To bring outside voices to our project, we also interviewed two other individuals, Monica and Theresa’s stepdad who did not consider himself a feminist and a feminist professor at CGU who teaches economics. We specifically chose these interviews to provide counter arguments and to provide a depth to our trajectory, as we saw how intersections of feminism are not unique to ourselves, but is something that appears across diverse backgrounds.
When we started this project, we each had personal opinions on how we should regard feminism. Some of the questions we bounced back and forth included looking at depictions of feminism in nontraditional fields, seeing why/why not some people consider themselves feminists, how feminism relates to one’s personal background and how one conducts feminist activism? I appreciated that our documentary stayed away from typical and stereotypical depictions of feminism such as over-sexuality, but instead focused on the internal struggles people experience and made these thoughts visible through a visual medium.

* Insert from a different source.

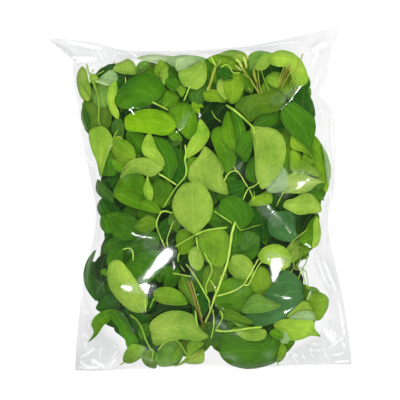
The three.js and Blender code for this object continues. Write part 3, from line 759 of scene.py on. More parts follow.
STEMS = [
    Stem(((-113.5, 135.5), (-111.5, 129), (-109, 122.5), (-104.5, 112.5), (-101.5, 103),
          (-100.5, 95.5), (-101, 79.5), (-99.5, 74.5)), 1.7, "lime"),
    Stem(((-106, 130), (-109, 124.5)), 1.2, "lime"),
    Stem(((15, 133.5), (12, 123), (8, 111), (6, 108)), 3.2, "husk"),
    Stem(((10, 142), (12, 137.5), (15, 132.5)), 1.8, "stalk"),
    Stem(((20, 139.5), (17, 133.5)), 1.5, "husk"),
    Stem(((20, 131), (25, 134), (29, 131), (32, 126), (39, 126)), 1.3, "stalk"),
    Stem(((-41, 26), (-35, 22.5), (-23.5, 15)), 1.7, "shoot"),
    Stem(((-15.5, 54.5), (-14.5, 47.5), (-15.5, 39.5), (-14, 30), (-15.5, 23), (-20.5, 17),
          (-27, 8.5), (-37, -7.5)), 1.7, "stalk"),
    Stem(((-20.5, 61.5), (-19.5, 49.5), (-20.5, 35.5)), 0.9, "olive"),
    Stem(((25, 94), (34.5, 87), (43.5, 79), (50.5, 72), (52.5, 65)), 2.4, "stalk"),
    Stem(((11, 88), (14, 82), (20, 77)), 1.2, "lime"),
    Stem(((-48, 97), (-32, 89)), 1.6, "stalk"),
    Stem(((-10.5, 113), (-16.5, 98)), 1.6, "stalk"),
    Stem(((23, 19), (26, 25), (30.5, 28.5), (35.5, 28.5), (39.5, 24), (45.5, 14),
          (47.5, 12)), 1.2, "shoot"),
    Stem(((34.5, 29), (32.5, 33.5)), 1.0, "stalk"),
    Stem(((57, 18), (52.5, 14), (47.5, 12), (45.5, 10), (41.5, 0.5)), 1.2, "shoot"),
    Stem(((47.5, 11), (50.5, 4.5), (51.5, -1.5)), 1.1, "stalk"),
    Stem(((52.5, 9), (52.5, 0.5)), 0.9, "stalk"),
    Stem(((-39, -11.5), (-34, -10.5), (-28, -12.5)), 1.6, "stalk"),
    Stem(((-38, -10.5), (-42, -17.5), (-43, -25), (-40, -35), (-35, -46.5)), 1.4, "stalk"),
    Stem(((-27, -21), (-30, -29), (-33, -38), (-32.5, -45.5)), 1.3, "shoot"),
    Stem(((26, -26.5), (13, -28), (3, -30), (-7.5, -35), (-16.5, -40), (-25, -45.5)), 1.8, "stalk"),
    Stem(((34, -21), (30.5, -32), (29, -44), (26, -61.5), (21, -75.5), (16.5, -88), (13, -97),
          (9, -110), (4, -121)), 2.3, "shoot"),
    Stem(((13, -10.5), (22, -16.5), (30.5, -22)), 1.2, "stalk"),
    Stem(((34.5, -23), (39.5, -29), (50.5, -26), (59, -24)), 1.1, "lime"),
    Stem(((-4.5, -36), (-3.5, -43), (-2.5, -48.5)), 1.4, "stalk"),
    Stem(((16, -94), (27, -91), (34.5, -88), (42, -82.5), (47.5, -73.5), (51.5, -66.5),
          (56.5, -57.5)), 1.4, "shoot"),
    Stem(((41.5, -82.5), (46.5, -83), (50.5, -75.5), (54.5, -67.5), (57.5, -63),
          (60, -60.5)), 1.2, "shoot"),
    Stem(((-14.5, -62.5), (-8.5, -70.5), (-0.5, -83), (5, -93), (9, -100)), 1.9, "stalk"),
    Stem(((-28, -71.5), (-18.5, -73), (-9.5, -75)), 1.3, "stalk"),
    Stem(((-20.5, -50.5), (-22.5, -57.5), (-19.5, -64.5), (-15.5, -70.5)), 1.3, "stalk"),
    Stem(((3, -50.5), (6, -56.5), (10, -63.5), (11, -69.5), (8, -77), (5, -85), (6, -92)), 1.3, "stalk"),
    Stem(((9, -78), (13, -84), (15, -92)), 1.0, "stalk"),
    Stem(((18, -75.5), (25, -72.5)), 0.8, "stalk"),
    Stem(((-12.5, -79), (-8.5, -90), (-4.5, -104), (-0.5, -114), (2.5, -125)), 2.0, "bark"),
    Stem(((-9.5, -79), (-5.5, -91), (-1.5, -106), (1.5, -116)), 1.2, "husk"),
    Stem(((-5.5, -108), (-4.5, -116), (-3, -124)), 1.5, "stalk"),
    Stem(((12, -108), (13, -116), (12.5, -126), (10, -137)), 1.3, "stalk"),
    Stem(((19, -108), (21.5, -114), (19, -121), (15, -127)), 1.1, "stalk"),
    Stem(((14, -128), (24, -129), (36, -127.5), (48.5, -125.5), (60.5, -124.5)), 1.9, "stalk"),
    Stem(((8, -97), (8.5, -104), (10, -110)), 1.0, "stalk"),
    Stem(((-70, -113), (-63, -118), (-58, -126), (-54, -138), (-49.5, -146.5),
          (-46.5, -148.5)), 1.7, "lime"),
    Stem(((-46.5, -148.5), (-48.5, -159)), 1.4, "lime"),
    Stem(((-42.5, -148.5), (-35.5, -140), (-28.5, -137), (-22.5, -139), (-18.5, -145),
          (-13.5, -153.5)), 1.6, "lime"),
    Stem(((-54.5, -96), (-54, -110)), 1.3, "stalk"),
    Stem(((-46, -96), (-50, -106)), 1.3, "stalk"),
    Stem(((-66.5, -59.5), (-66.5, -51.5), (-69.5, -47), (-76.5, -48)), 1.5, "stalk"),
    Stem(((86.5, 135.5), (81.5, 124), (76.5, 114)), 1.1, "husk"),
    Stem(((88.5, 133.5), (82.5, 122), (78.5, 112)), 1.2, "bark"),
    Stem(((90, 129.5), (84.5, 120), (79.5, 111)), 1.1, "husk"),
    Stem(((102, 146.5), (96.5, 133.5), (87.5, 112)), 1.5, "husk"),
    Stem(((82.5, 132.5), (78.5, 122), (76, 115)), 1.1, "husk"),
    Stem(((90.5, 124), (91.5, 117), (89, 108)), 1.0, "lime"),
    Stem(((92.5, 123.5), (94, 119.5), (94.5, 111)), 1.0, "lime"),
    Stem(((52, 129), (54.5, 119), (57.5, 105)), 1.5, "husk"),
    Stem(((48.5, 121), (53.5, 112), (57.5, 105)), 1.8, "husk"),
    Stem(((56.5, 128), (57.5, 117), (59.5, 105)), 1.4, "husk"),
    Stem(((59.5, 128), (62.5, 120), (67.5, 107)), 1.2, "lime"),
    Stem(((52, 127), (53.5, 121), (55.5, 116)), 2.4, "husk"),
    Stem(((46.5, 111), (50.5, 107)), 1.6, "husk"),
    Stem(((81, 8.5), (74, -6.5)), 1.3, "stalk"),
    Stem(((105.5, -28.5), (98, -34), (93, -38), (88, -43)), 1.2, "lime"),
    Stem(((92, -61), (92.5, -66.5), (95, -68.5), (101, -68.5)), 1.1, "stalk"),
    Stem(((93, -65.5), (98, -61), (106, -55)), 0.9, "husk"),
    Stem(((106, -55), (104.5, -62), (101.5, -67.5), (102, -74.5), (104, -82.5),
          (107, -88.5)), 1.1, "stalk"),
    Stem(((101.5, -67.5), (105, -72), (106, -79.5), (107, -86.5)), 1.0, "stalk"),
    Stem(((94, -66.5), (98, -66), (101.5, -68)), 1.0, "husk"),
    Stem(((99.5, -68.5), (96, -77.5)), 0.8, "stalk"),
    Stem(((92, -65.5), (88, -71.5)), 0.8, "husk"),
    Stem(((89, -52), (99.5, -46), (98, -61)), 0.9, "lime"),
    Stem(((-81.5, 69.5), (-86.5, 60.5), (-86.5, 54.5), (-82.5, 49.5)), 1.2, "lime"),
    Stem(((-75.5, -160.5), (-80.5, -164)), 1.6, "husk"),
    Stem(((75.5, -159.5), (77.5, -164.5)), 1.3, "stalk"),
    Stem(((-12.5, -159), (-4.5, -153.5), (3.5, -149.5)), 0.8, "husk"),
    Stem(((-10.5, -155.5), (-2.5, -150.5)), 0.7, "bud"),
    Stem(((-74.5, 122), (-74.5, 116)), 1.0, "shoot"),
    Stem(((42, 141.5), (44, 136.5), (45, 130)), 3.2, "bud"),
    Stem(((34.5, 139), (38, 136.5), (41, 132)), 2.4, "bud"),
    Stem(((34, 133.5), (37, 131), (40, 128)), 2.4, "bud"),
    Stem(((38, 135.5), (41, 130), (44, 126)), 2.0, "bud"),
    Stem(((45, 142.5), (47, 139.5)), 1.4, "bud"),
    Stem(((41, 131), (45, 125), (48.5, 120)), 1.3, "husk"),
    Stem(((42, 125), (46.5, 121)), 1.2, "husk"),
    Stem(((-87, 136), (-85.5, 139)), 1.6, "bud"),
    Stem(((-99.5, 131), (-98, 133.5)), 1.2, "bud"),
    Stem(((-102, 124.5), (-96, 128.5)), 1.0, "stalk"),
]
STEM_SIDES = 8
STEM_STEP = 1.6
STEM_LEAST_RINGS = 6
STEM_TAPER = (1.08, 0.88)  # of its thickness, at its start and its end
STEM_SPRING = 12  # rounds of straightening between the leaves that carry it
STEM_SUNK = 0.9  # height of its middle over them, in radii
STEM_TOP = 1.9  # height that the pile learns, in radii
STEM_SWELL = 0.1
STEM_SWELLS = 0.9  # radians from ring to ring
STEM_TIP = 0.6
STEM_FINENESS = 3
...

Fortunately, even as a group of 5, we collaborated extremely well together. We each played a role in interviewing people, interviewing each other, finding clips on YouTube (which we ultimately cut out), editing, and conceptualizing ideas. Over the past couple of weeks we have regarded the documentary different from ethnography in part because of its classification as an art form. Pablo found a quote by Gloria Anzaldua that broke everything we had brainstormed: ideas regarding identity, inner struggles, societal connections, awareness of feminism, activism and protests, into one larger context. As a group, we analyzed this quote and framed our interview questions around the message portrayed through Anzaldua’s words. Inspired by the WE CARE documentary, we chose to read the Anzaldua quote out loud as a group at the end of the film. The reading of the quote out loud synched with a montage of images that represented our identification with feminism symbolizes that the issues that the quote references affect us all, yet in differing ways. Through using the camera to examine the Anzaldua quote and our self-reflexive interviews, we aimed to focus specifically on how our relationship to feminism derives from individual yet mutual experiences.